While people are clear about their preferences for public goods, they are not experts on macroeconomics. So when they are told that the deficit has to be reduced - painful though that will be - then they think about their own budgets and it makes sense. They remember the Eurozone crisis which involved governments not being able to sell their debt. Media myths have to come from half-truths.

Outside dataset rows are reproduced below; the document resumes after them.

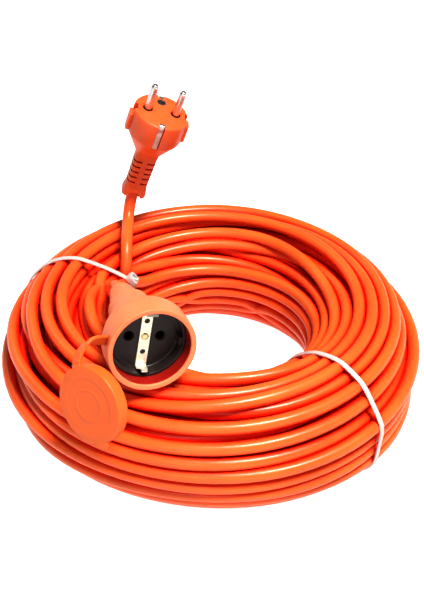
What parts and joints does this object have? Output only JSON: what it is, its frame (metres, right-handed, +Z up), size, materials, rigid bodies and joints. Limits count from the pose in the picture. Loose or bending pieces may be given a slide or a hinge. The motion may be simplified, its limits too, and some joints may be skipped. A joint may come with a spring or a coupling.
{
  "type": "extension cord",
  "caption": "Earthed extension cord in a round tied coil, with a moulded plug and a coupling socket that has a stopper lid on a strap.",
  "frame": {"origin": "centre of the coil's footprint, on the surface that the coil lies on", "axes": "+Z up along the coil's axis; the socket's mouth points towards -Y and its lid hangs on the -X side; the plug's pins point up"},
  "size_m": [0.278, 0.278, 0.2002],
  "materials": {
    "cord_pvc": "semi-gloss orange-red PVC sheath",
    "housing_pvc": "satin soft PVC, paler orange than the cord",
    "insulator": "satin black thermoset",
    "tie_nylon": "translucent white nylon",
    "nickel": "nickel plate, slightly warm",
    "brass": "bare brass",
    "core_brown": "brown core insulation",
    "core_blue": "light blue core insulation",
    "core_green_yellow": "green and yellow core insulation"
  },
  "bodies": {
    "cord_set": {"cable_tie_left": "tie_nylon", "cable_tie_right": "tie_nylon", "contact_line": "brass", "contact_neutral": "brass", "cord_coil": "cord_pvc", "cord_plug_lead": "cord_pvc", "cord_socket_lead": "cord_pvc", "earth_rivet": "brass", "lid_strap_root": "housing_pvc", "pin_line": "nickel", "pin_neutral": "nickel", "plug_body": "housing_pvc", "plug_bridge": "insulator", "plug_core_blue": "core_blue", "plug_core_brown": "core_brown", "plug_core_earth": "core_green_yellow", "plug_crimp_blue": "brass", "plug_crimp_brown": "brass", "plug_crimp_earth": "brass", "plug_earth_clip_far": "nickel", "plug_earth_clip_near": "nickel", "plug_earth_sleeve": "nickel", "socket_body": "housing_pvc", "socket_core_blue": "core_blue", "socket_core_brown": "core_brown", "socket_core_earth": "core_green_yellow", "socket_crimp_blue": "brass", "socket_crimp_brown": "brass", "socket_crimp_earth": "brass", "socket_earth_strip": "nickel", "socket_insert": "insulator", "socket_rear_cover": "housing_pvc", "socket_strain_relief": "housing_pvc"},
    "strap": {"lid_strap_end": "housing_pvc"},
    "lid": {"lid": "housing_pvc"}
  },
  "joints": [
    {"name": "lid_swing", "type": "hinge", "parent": "cord_set", "child": "strap", "pos_m": [-0.06589, -0.1109, 0.13766], "axis": [-0.0152, -0.6313, 0.7754], "range_deg": [0, 80]},
    {"name": "lid_press", "type": "slide", "parent": "strap", "child": "lid", "axis": [0.5934, 0.7673, -0.2432], "range_m": [0, 0.005]}
  ]
}
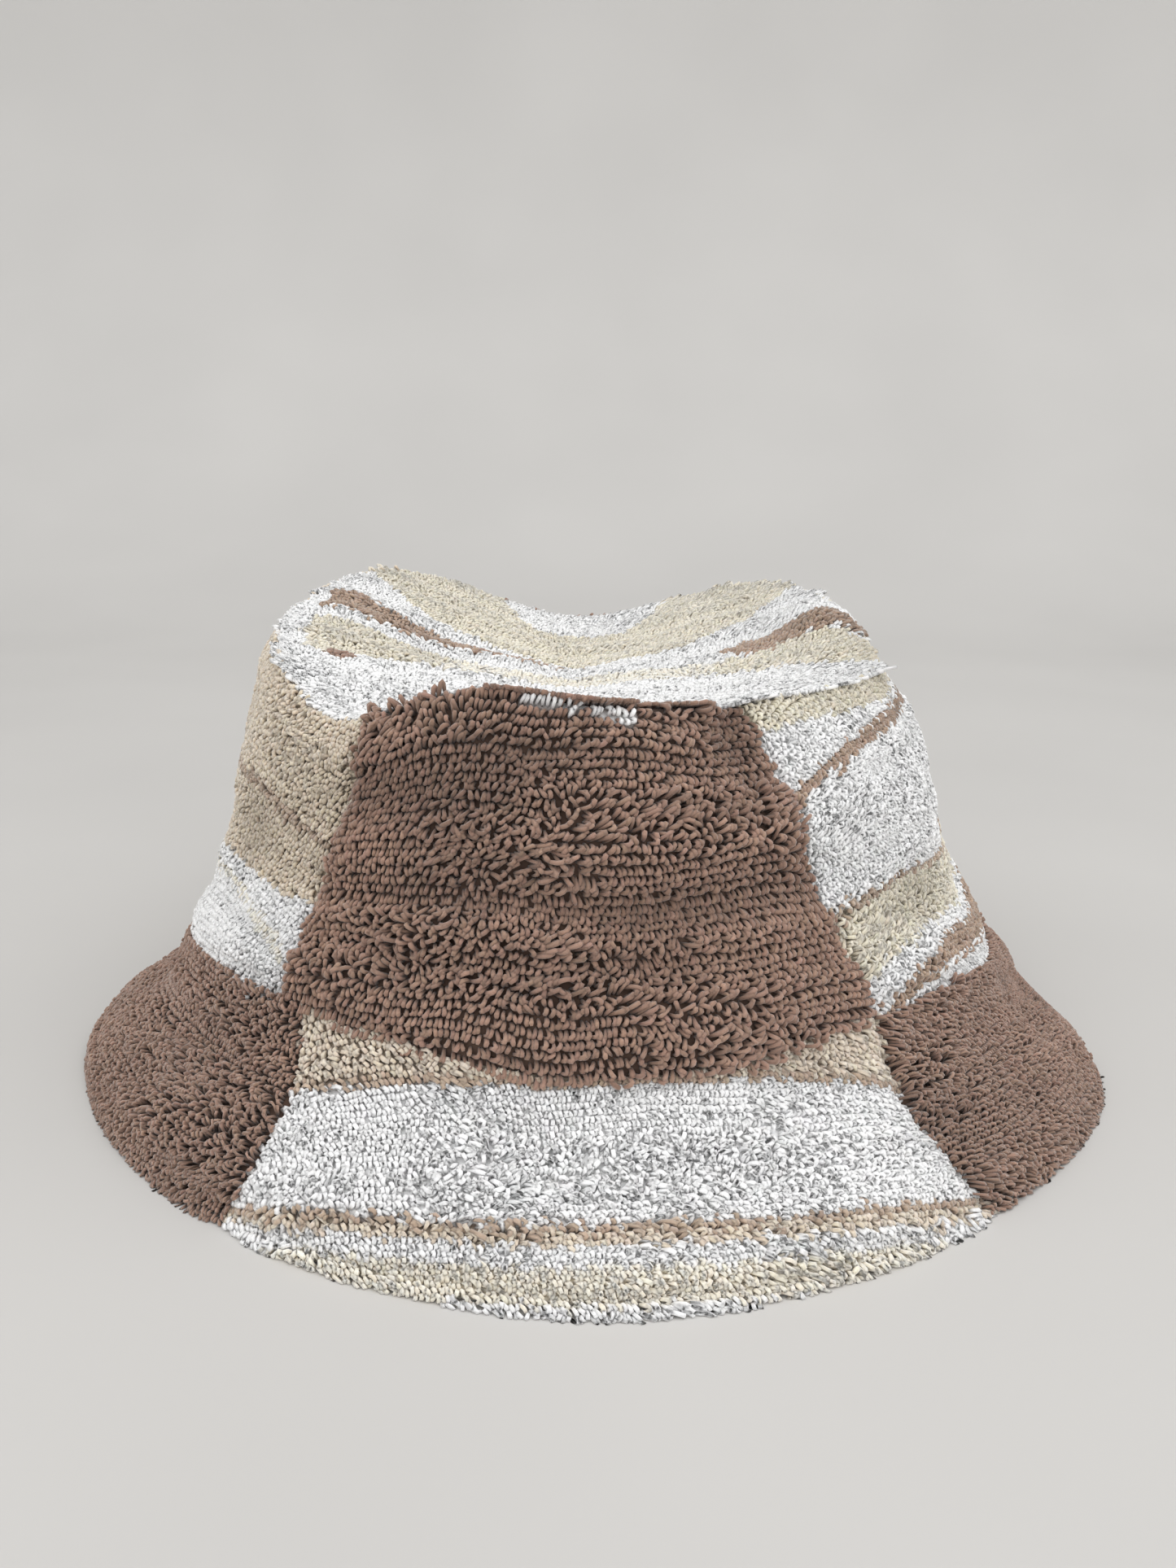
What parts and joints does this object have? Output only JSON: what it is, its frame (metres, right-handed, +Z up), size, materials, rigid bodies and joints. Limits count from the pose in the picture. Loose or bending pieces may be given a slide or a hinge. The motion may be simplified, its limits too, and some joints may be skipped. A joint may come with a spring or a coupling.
{
  "type": "bucket hat",
  "caption": "Soft bucket hat of looped towelling: a patchwork crown with a sagging tip, a sloping patchwork brim, a cotton lining and a sweatband.",
  "frame": {"origin": "centre of the bounding box at its base, the plane that the hem stands on", "axes": "+Z up through the crown, -Y towards the front panel, +X to the viewer's right when facing the front"},
  "size_m": [0.2451, 0.2752, 0.1094],
  "materials": {
    "brown_towelling": "looped cotton towelling in one brown, matt, with loops about 3 mm tall",
    "striped_towelling": "looped cotton towelling, white with cream, tan and brown stripes, matt",
    "cream_towelling": "looped cotton towelling, wide beige band with white and thin brown stripes, matt",
    "lining_cotton": "plain-woven cotton, matt",
    "sweatband_twill": "cotton twill, matt with a faint diagonal rib",
    "interfacing_felt": "pressed white felt, matt",
    "sewing_thread": "twisted sewing thread with a slight sheen"
  },
  "bodies": {
    "root": {"crown_tip": "striped_towelling", "crown_side_front": "brown_towelling", "crown_side_right": "striped_towelling", "crown_side_back": "brown_towelling", "crown_side_left": "cream_towelling", "brim_top_front": "striped_towelling", "brim_top_right": "brown_towelling", "brim_top_back": "striped_towelling", "brim_top_left": "brown_towelling", "brim_under_front": "striped_towelling", "brim_under_right": "striped_towelling", "brim_under_back": "striped_towelling", "brim_under_left": "striped_towelling", "brim_interfacing": "interfacing_felt", "brim_thread_inner": "sewing_thread", "brim_thread_outer": "sewing_thread", "lining_tip": "lining_cotton", "lining_side_front": "lining_cotton", "lining_side_right": "lining_cotton", "lining_side_back": "lining_cotton", "lining_side_left": "lining_cotton", "sweatband": "sweatband_twill", "sweatband_thread": "sewing_thread", "size_tab": "interfacing_felt"}
  },
  "joints": []
}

Nor is it the case that the right has not helped prepare the ground for replacing the state with the private sector where it can. The neoliberal line is that the state is always slow and inefficient and the private sector is always dynamic and innovative. It is a meme that is so pervasive that it came as a shock to many when Mariana Mazzucato pointed out how much innovations like the iphone depended on state funded research. Rather than being bureaucratic and conservative, the state was often where the high risk innovation took place. Equally welfare fraud happens and it offends people a lot, but that has been shamelessly exploited in some quarters, a trend encouraged by the Chancellor himself.
The neoliberal force is strong with this government, and I see no reason to believe that does not also apply to their Chancellor and his macroeconomic policy.